Trump's Mail Ballot Order Could Block Millions of Voters From Casting Ballots
Trump signed an executive order requiring federal databases to determine who gets mail ballots, creating barriers for millions of Americans who legally register close to elections. The order has no basis in actual fraud data and faces immediate legal challenges from 23 states and voting rights groups who say it violates the Constitution.
Nearly 48 million Americans voted by mail in the 2024 general election. That includes seniors, military families overseas, and working parents who cannot take time off on a Tuesday in November. Every state offers some form of mail or absentee voting, and many states conduct elections almost entirely through the mail.
On March 31, President Donald Trump signed an executive order that puts all of it at risk.
The order, titled "Ensuring Citizenship Verification and Integrity in Federal Elections," directs the Department of Homeland Security and Social Security Administration to compile federal "State Citizenship Lists" of eligible voters. The U.S. Postal Service would then be required to send mail ballots only to voters who appear on those lists. States would need to notify the USPS at least 90 days before any federal election if they intend to permit mail voting, and provide final voter lists 60 days out. Unique tracking barcodes would be required on all outgoing mail ballots.
At the signing ceremony, Trump declared that "mail-in voting fraud is notorious."
The data says otherwise. A Brookings Institution analysis published in January 2026 found mail ballot fraud occurs at a rate of 0.000043 percent, about four cases per 10 million votes cast. That analysis drew from the Heritage Foundation's own election fraud database, making the numbers difficult to dispute even on ideological grounds. Oregon, which has mailed over 100 million ballots since 2000, has seen roughly a dozen documented fraud cases in that span.
Creating Barriers Where None Existed
The practical consequences of the order extend well beyond the fraud debate.
The National Voter Registration Act allows states to set voter registration deadlines as close as 30 days before an election. But the executive order requires finalized voter lists to be submitted 60 days out. That gap means voters who register in that 30-day window, a right they are legally guaranteed, would not appear on any USPS-eligible list and could be blocked from receiving a mail ballot.
The final rule is not required until July 29, 2026, leaving states potentially two business days to submit lists before the 90-day midterm deadline.
Immediate Legal Pushback
Legal challenges arrived within hours of the signing. A coalition including the League of Women Voters, the Association of Americans Resident Overseas, OCA – Asian Pacific American Advocates, and Delta Sigma Theta Sorority, Inc., represented by the ACLU, the Brennan Center for Justice, and LatinoJustice PRLDEF, filed suit in U.S. District Court in Massachusetts.

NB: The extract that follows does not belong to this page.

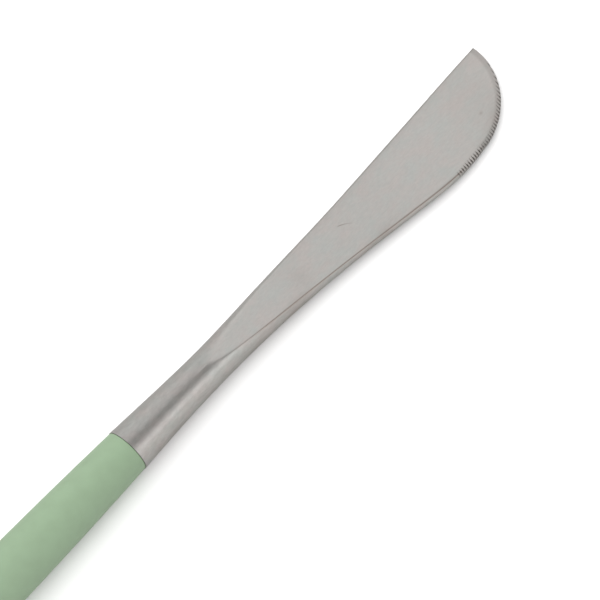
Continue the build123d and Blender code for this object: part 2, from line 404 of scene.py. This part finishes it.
def tidy_mesh(piece, sharp_angle):
    """Merge doubled points, turn faces outward and smooth all but the sharp edges."""
    work = bmesh.new()
    work.from_mesh(piece.data)
    bmesh.ops.remove_doubles(work, verts=work.verts, dist=MERGE_DISTANCE)
    bmesh.ops.dissolve_degenerate(work, edges=work.edges, dist=MERGE_DISTANCE)
    bmesh.ops.recalc_face_normals(work, faces=work.faces)
    work.to_mesh(piece.data)
    work.free()
    piece.data.shade_smooth()
    piece.data.set_sharp_from_angle(angle=math.radians(sharp_angle))


def skin_faces(rows, columns):
    """Faces of an upper and a lower grid of points, and of the walls that close them."""
    under = rows * columns
    faces = []
    for row in range(rows - 1):
        for column in range(columns - 1):
            a = row * columns + column
            b = a + columns
            faces.append((a, b, b + 1, a + 1))
            faces.append((under + a, under + a + 1, under + b + 1, under + b))
        for edge in (0, columns - 1):
            a = row * columns + edge
            b = a + columns
            faces.append((a, under + a, under + b, b))
    for column in range(columns - 1):
        for row in (0, rows - 1):
            a = row * columns + column
            faces.append((a, a + 1, under + a + 1, under + a))
    return faces


def store_masks(piece):
    """Values on the steel's points that its material reads, named after what they measure."""
    inverse = TOOL.inverted()
    local = np.array([inverse @ vertex.co for vertex in piece.data.vertices]) / MM
    x, y, z = local.T
    inside = np.clip(x, 0, TIP)
    upper = z > 0
    front = upper & (x > 0)
    forged, _ = forged_height(inside, y)
    masks = {
        "station": x,
        "across": y,
        "front": front,
        "rim_distance": np.where(x > NOSE_START, nose_inset(x, y), y - rim_at(inside)),
        "spine_distance": top_at(inside) - y,
        "nose": ease((x - NOTCH_FIRST) / NOSE_FADE) * upper,
        "notch": notch_depth(x, y) / NOTCH_DEPTH * front * (x > NOTCH_FIRST - NOTCH_OPENING),
        "crease": crease_mark(inside, y) * upper,
        "skin": ease((face_at(inside) - forged) / SKIN_BLEND + 0.5),
    }
    for name, values in masks.items():
        attribute = piece.data.attributes.new(name, "FLOAT", "POINT")
        attribute.data.foreach_set("value", np.asarray(values, np.float32))


def build_blade(material):
    """The steel piece: tang, neck and serrated blade in one closed skin."""
    upper, lower = blade_grid()
    points = np.concatenate((upper.reshape(-1, 3), lower.reshape(-1, 3)))
    faces = skin_faces(*upper.shape[:2])
    piece = new_piece("steel_blade", points, faces, material, "blade")
    tidy_mesh(piece, BLADE_SHARP_ANGLE)
    store_masks(piece)


# ---------------------------------------------------------------- handle mesh
def arc_points(centre, radius, start, end, count):
    """Points on an arc, angles measured from +X."""
    angles = np.linspace(start, end, count)
    return [(centre[0] + radius * math.cos(a), centre[1] + radius * math.sin(a)) for a in angles]


def handle_profile():
    """Outline of the grip from the bore's mouth round to the drill point."""
    quarter = math.pi / 2
    swell = BELLY_RADIUS - JOINT_RADIUS
    front = (BELLY_FRONT**2 + swell**2) / (2 * swell)
    front_turn = math.asin(-BELLY_FRONT / front)
    ball_x = TAIL_POLE + TAIL_RADIUS
    run = BELLY_BACK - ball_x
    drop = BELLY_RADIUS - TAIL_RADIUS
    tail = (run**2 + BELLY_RADIUS**2 - TAIL_RADIUS**2) / (2 * drop)
    tail_turn = math.asin(run / (tail - TAIL_RADIUS))
    lip_centre = (-LIP_ROUND, JOINT_RADIUS - LIP_ROUND + LIP_RISE)
    swell_centre = (BELLY_FRONT, BELLY_RADIUS - front)
    tail_centre = (BELLY_BACK, BELLY_RADIUS - tail)
    ball_start = quarter + tail_turn
    swelling = arc_points(swell_centre, front, quarter - front_turn, quarter, SWELL_POINTS)
    belly = np.linspace(BELLY_FRONT - BELLY_GAP, BELLY_BACK + BELLY_GAP, BELLY_POINTS)
    profile = [(0.0, BORE_RADIUS + BORE_MOUTH)]
    profile += arc_points(lip_centre, LIP_ROUND, 0, quarter, LIP_POINTS)
    profile += [point for point in swelling if point[0] < -LIP_ROUND - SWELL_GAP]
    profile += [(x, BELLY_RADIUS) for x in belly]
    profile += arc_points(tail_centre, tail, quarter, ball_start, TAIL_POINTS)
    profile += arc_points((ball_x, 0), TAIL_RADIUS, ball_start, math.pi, BALL_POINTS)[1:]
    return profile


def bore_profile():
    """Blind bore from its drill point out to the chamfered mouth."""
    end = -BORE_LENGTH
    return [
        (end - DRILL_POINT, 0.0),
        (end, BORE_RADIUS),
        (-BORE_MOUTH, BORE_RADIUS),
        (0.0, BORE_RADIUS + BORE_MOUTH),
    ]


def turned(profile):
    """Points and faces of a profile turned round the tool axis."""
    points, faces = [], []
    for x, radius in profile:
        for step in range(TURNED_SEGMENTS):
            angle = 2 * math.pi * step / TURNED_SEGMENTS
            points.append((x, radius * math.cos(angle), radius * math.sin(angle)))
    for ring in range(len(profile) - 1):
        for step in range(TURNED_SEGMENTS):
            a = ring * TURNED_SEGMENTS + step
            b = ring * TURNED_SEGMENTS + (step + 1) % TURNED_SEGMENTS
            faces.append((a, b, b + TURNED_SEGMENTS, a + TURNED_SEGMENTS))
    return points, faces


def build_handle(material):
    """The green grip with its blind bore."""
    points, faces = turned(handle_profile())
    bore_points, bore_faces = turned(bore_profile())
    base = len(points)
    faces += [tuple(base + index for index in face) for face in bore_faces]
    piece = new_piece("grip", points + bore_points, faces, material, "handle")
    tidy_mesh(piece, GRIP_SHARP_ANGLE)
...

Their filing argues the Constitution places election authority with Congress and the states, not the executive branch, and that the USPS cannot be repurposed as a voter eligibility gatekeeper.
Then on April 3, 23 states and the District of Columbia filed a second federal lawsuit in the same court. Led by California, the multi-state coalition argues the order "violates bedrock principles of federalism and separation of powers." The Brennan Center has noted that Trump's first election integrity executive order from March 2025, which similarly attempted federal control over state voter rolls, was permanently blocked by the courts, establishing a precedent the plaintiffs will likely lean on heavily.
Who Gets Hurt
The voters most exposed to this order are the same ones who depend on mail ballots most.
Adults 65 and older cast nearly 40 percent of their votes by mail in 2024. Military members and citizens abroad rely on federal mail ballot protections under the Uniformed and Overseas Citizens Absentee Voting Act. A database-driven system with known accuracy gaps does not make voting safer for these communities. It makes participation conditional in ways the law has never permitted.
For communities already navigating language barriers, limited polling hours and hostile registration environments, mail voting has been more than a convenience. It has been a lifeline. Latino voters, elderly Americans and citizens with disabilities have used it to close the gap between the right to vote and the ability to exercise it.
An executive order that makes a federal database the gatekeeper of that access does not merely inconvenience voters. It recreates, through a different mechanism, the same barriers voting rights law has spent decades tearing down.
A Solution in Search of a Problem
Forty-eight million Americans voted by mail in 2024 without incident. The fraud rate was statistically indistinguishable from zero. There is no crisis that this executive order is solving.
Instead of a literacy test or a poll tax, this is a federal database with known accuracy problems standing between a voter and a ballot that the law entitles them to receive. The right to cast a ballot has never been permanently settled in this country. It has been expanded, contracted and contested in courtrooms, in state legislatures, and at the feet of the Supreme Court for more than two centuries.
What is different today is the mechanism. And the courts should treat it accordingly.